Trumpeter Booker Little once summed up Billie Holiday's genius by underscoring how Holiday "improvised on the feelings of the song and not just the notes." New CDs by jazz singers extraordinaire Jeanne Lee and Patty Waters, two shamefully neglected talents, drive Little's point home. Although the national arena is currently well supplied by women jazz singers who can scat and swing à la Ella or Sassy, Lee and Waters are among a precious handful who know how to mine the "feeling" tones resonating under the surfaces of jazz standards. Jeanne Lee and Patty Waters: Feeling Tones
Jeanne Lee joins with pianist Mal Waldron on After Hours (Owl/EMI France), only her third recording as leader in more than three decades. As on her previous outings with pianist Ran Blake (The Legendary Duets, RCA, out-of-print; and You Stepped Out of a Cloud, on Owl), Lee focuses on jazz standards, emphasizing ballads performed at a languid (but never lazy) pace. She possesses an uncanny way of using her pitch-perfect, far-ranging, ever-fluid voice at the level of a whisper, creating the sense that she's sharing some intimate secrets.
"You Go to My Head," which she previously recorded with Blake, assumes a remarkable double identity here: a confession of feminine vulnerability and a hymn of visionary insight. "Straight Ahead," an Abbey Lincoln song focusing on the career obstacles African-American women like Lincoln and Lee often face, is a model of modulated stridency. The wistfulness in Mingus's farewell to Lester Young, "Goodbye Pork-Pie Hat," tugs fiercely on the heartstrings. Not only does Lee sing as if she meant every word, she digs into every syllable and emerges with innovative tones that project complex emotions. Waldron, who previously accompanied Lee's major inspirations (Billie Holiday and Abbey Lincoln), offers sparse, understated accompaniment. Bass notes pump like a haunted heart, treble clusters descend like hard-won tears. It's a forceful showcase of vocal artistry.

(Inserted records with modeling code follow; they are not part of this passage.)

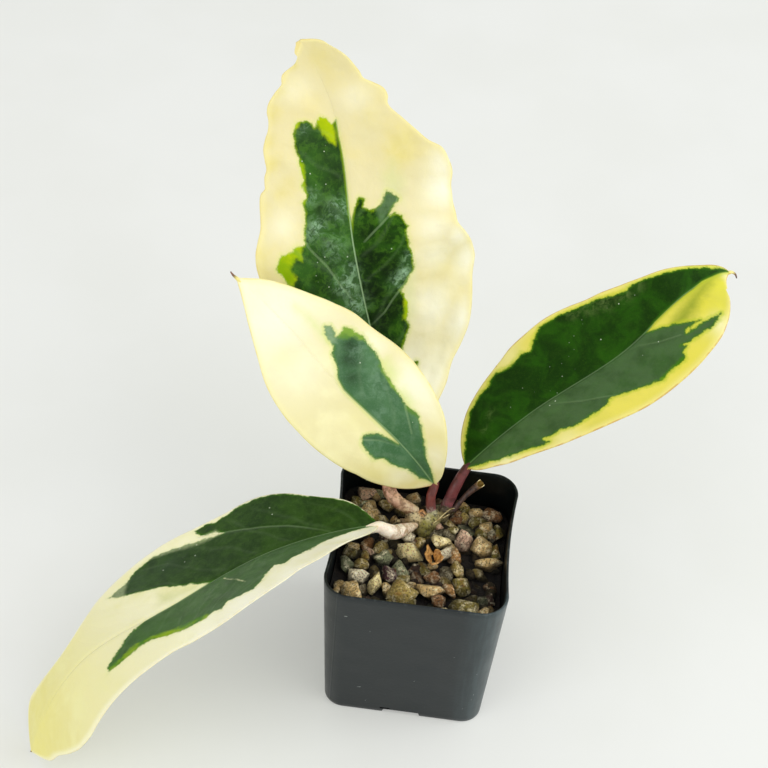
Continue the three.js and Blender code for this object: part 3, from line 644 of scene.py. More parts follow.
def makeLeaf(leaf, name):
    bpy.ops.mesh.primitive_grid_add(x_subdivisions=blade["columns"], y_subdivisions=blade["rows"], size=2)
    made = lastAdded(name)
    flat = pointsOf(made)
    v = flat[:, 0]
    s = (flat[:, 1] + 1) / 2
    upper, up, side = bladePoints(leaf, s, v)
    spots = flatPlace(leaf, s, v)
    edge = halfWidth(leaf, s, v) * (1 - np.abs(v))
    drawn = lineDistance(leaf, spots, leaf["veins"])

    # Relief of the upper face: puckers between the veins, grooves along them, a rounded margin
    sweep = spots[:, 0] - blade["sweep"] * np.abs(side)
    puckers = clouds(np.stack([sweep, side, 0 * s], 1), blade["puckerSize"], 1.0)
    puckers = puckers + blade["finePuckers"] * clouds(upper, blade["finePuckerSize"], 2.0)
    calm = smoothStep(0.5, 5, np.abs(side)) * smoothStep(0, 6, edge)
    upper = upper + up * (leaf["relief"] * puckers * calm)[:, None]
    groove = blade["ribGroove"] * np.exp(-(side / blade["ribGrooveHalf"]) ** 2) * smoothStep(1, 0.6, s)
    groove = groove + blade["veinGroove"] * np.exp(-(drawn / blade["veinGrooveHalf"]) ** 2) * calm
    upper = upper - up * (groove + blade["rounding"] * smoothStep(0.7, 0, edge))[:, None]

    # Lower face, with the keel of the midrib
    thick = lerp(blade["midThick"], blade["edgeThick"], np.abs(v)) - 0.25 * smoothStep(0.8, 0, edge)
    ridge = keel["height"] * np.exp(-(side / keel["half"]) ** 2) * smoothStep(keel["fades"] + 0.2, 0, s)
    lower = upper - up * (np.maximum(thick, blade["leastThick"]) + ridge)[:, None]
    modify(made, "SOLIDIFY", thickness=0.1, offset=-1)
    movePoints(made, np.concatenate([upper, lower]) * mm)

    # What the skin reads: distances in millimetres, and shares of soft marks
    painted = {"alongMm": spots[:, 0], "acrossMm": side, "edgeMm": edge, "veinMm": drawn}
    for kind in ("green", "lime", "pale", "haze"):
        depths = [insideDistance(spots, drawnPlace(leaf, outline)) for outline in leaf[kind]]
        painted[kind + "Mm"] = np.max([np.full(len(s), -farAway)] + depths, axis=0)
    for kind in ("warm", "paintedLight", "paintedSheen", "dark", "dust"):
        painted[kind + "Spot"] = spotShare(leaf, spots, leaf[kind + "Spots"])
    if leaf["scars"]:
        painted["scarMm"] = lineDistance(leaf, spots, leaf["scars"])
    for key, values in painted.items():
        paintPoints(made, key, np.tile(values, 2))
    paintPoints(made, "under", np.repeat([0, 1], len(s)))
    facesOutward(made)
    smooth(made)
    print("leaf made:", name, len(made.data.polygons), "faces")
    return made


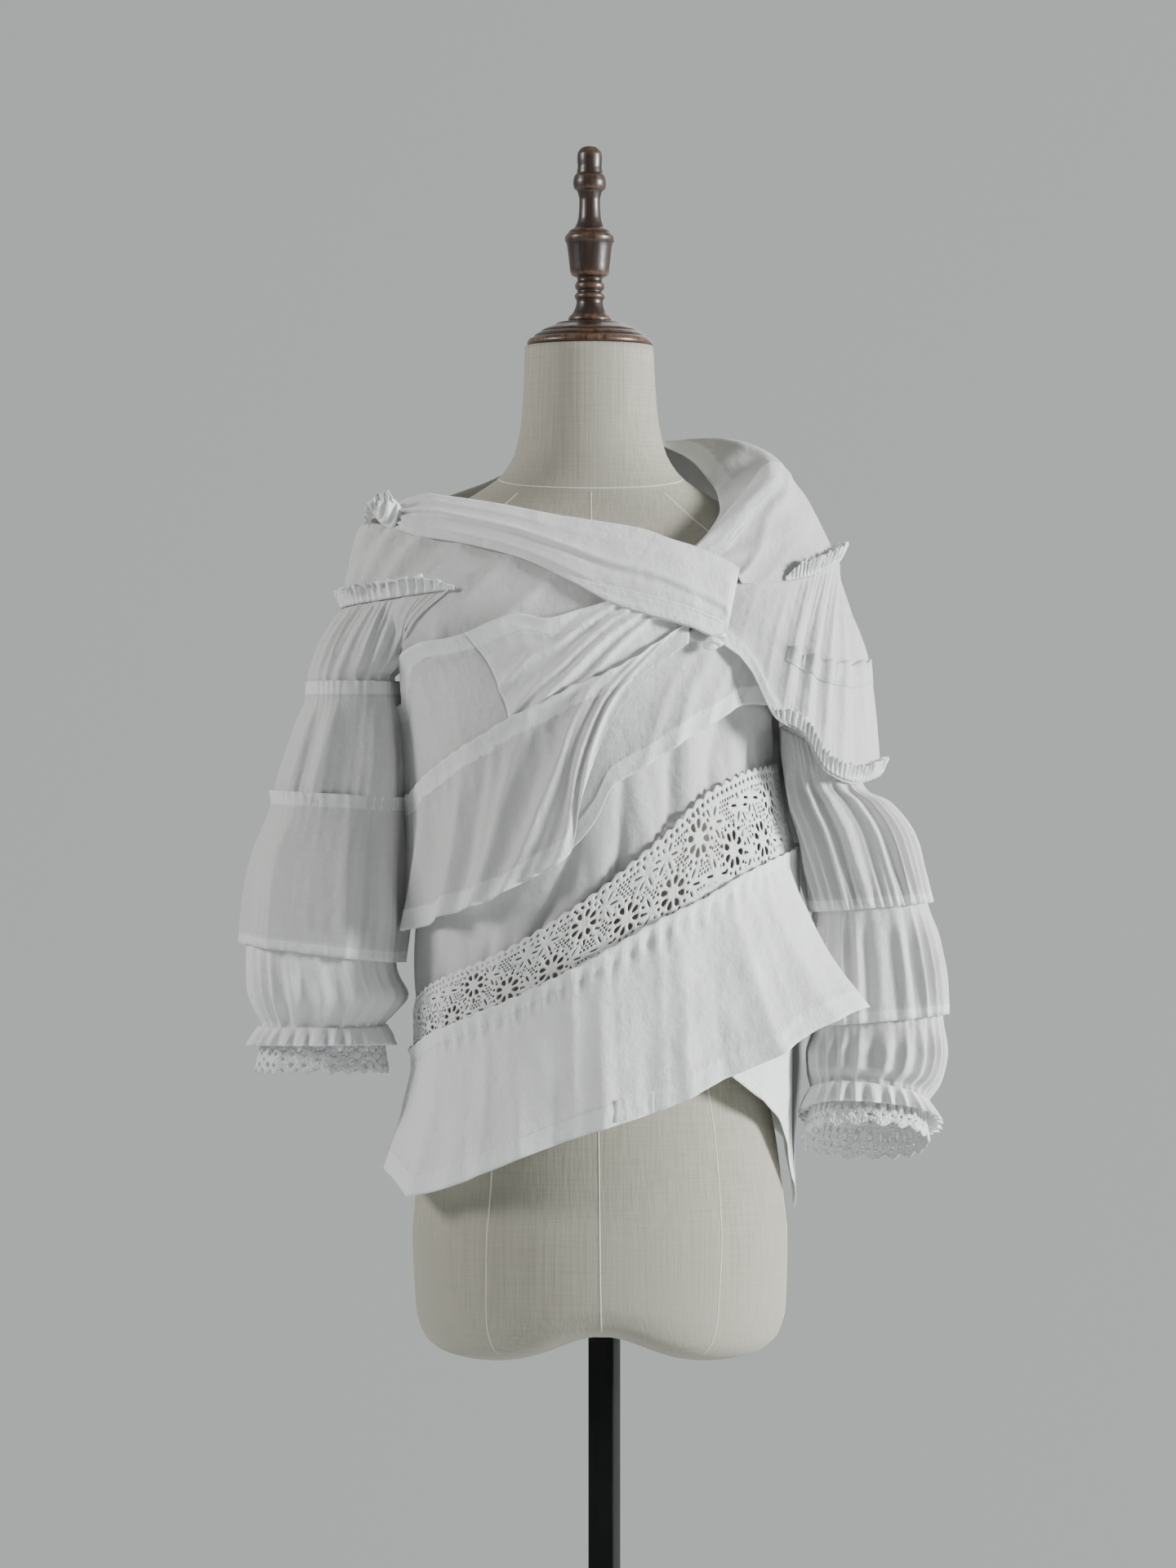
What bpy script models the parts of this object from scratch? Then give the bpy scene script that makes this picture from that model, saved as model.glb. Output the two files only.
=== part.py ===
"""A puff sleeve blouse on a limbless dress form.

Lengths in the tables are millimetres, and every piece is in world coordinates:
+Z up, the front towards -Y, the origin under the middle of the base plate.
Angles go round the body from the front (0) by the viewer's right (90), the
back (180) and the viewer's left (270 or -90).
"""
import math

import bpy
import numpy as np
from mathutils import Vector
from mathutils.geometry import delaunay_2d_cdt

for thing in list(bpy.data.objects):
    bpy.data.objects.remove(thing)

MM = 0.001

# Driving dimensions of the stand, in millimetres
BASE_SIDE = 300.0
BASE_THICK = 8.0
POLE_SIDE = 22.0
POLE_TURN = -17.0
FORM_BOTTOM = 680.0
FORM_TOP = 1522.0

# Driving dimensions of the blouse, in millimetres
CLOTH = 1.1
SEAM_GAP = 0.3
PANEL_STEP = 7.5
LACE_REPEAT_ANGLE = 32.7
LACE_STEP = 8.0

COTTON = ("cotton", (0.86, 0.86, 0.87), 0.85)
SHEER = ("cotton_voile", (0.78, 0.78, 0.80), 0.85)
LACE = ("lace", (0.88, 0.88, 0.88), 0.9)
LINEN = ("linen", (0.78, 0.76, 0.70), 0.9)
WALNUT = ("walnut", (0.10, 0.05, 0.03), 0.35)
BLACK_STEEL = ("black_steel", (0.015, 0.015, 0.017), 0.4)


def table(header, *rows):
    """A dictionary of columns from a header of names and one row for each section."""
    columns = np.array(rows, dtype=float).T
    return dict(zip(header.split(), columns))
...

Like Lee, Waters has just three recordings reflecting a 30-plus years career, and she was discovered during the '60s by many of the same free-jazz leaders as Lee. A striking demonstration of their shared musical values (as well as their shared accompanist, Ran Blake) emerges on Waters's College Tour (ESP Disc/ZYX Music). "It Never Entered My Mind," performed in a breathy and whispery style, sounds like some spooky moment of Lee inhabiting Waters's body. The rest of Waters's songs from her two ESP discs harbor no such confusion, though they do reveal Waters to be a similarly close student of Billie Holiday's recordings.
Empathically supported by the inventive pianist Jessica Williams, Waters chooses a program of a dozen standards, many identified with Lady Day, to make her Love Songs (Jazz Focus/North Country Distribution) a winning collection. Notoriously controversial during the '60s for her cathartic readings of songs (her full-throated screaming anticipated Yoko Ono's by years), she has now mellowed so that her sotto voice is constant. But her interpretative penchant for emotional depths lingers lovingly. "Someone To Watch over Me" is a near-breathless and naked plea, yet never sacrifices musicality for emotionality. Williams plays ruminative runs on the piano's highest keys as Waters croons the ultimate music of deep longing. Two versions of "Don't Explain," that near-masochistic anthem to feminine forgiveness, find Waters personalizing Holiday's tune into a vehicle for proud self-exploration. There's even a hint of coy humor in her cover of Gershwin's "I've Got a Crush on You." After so many decades, it's time to welcome these women onto center stage.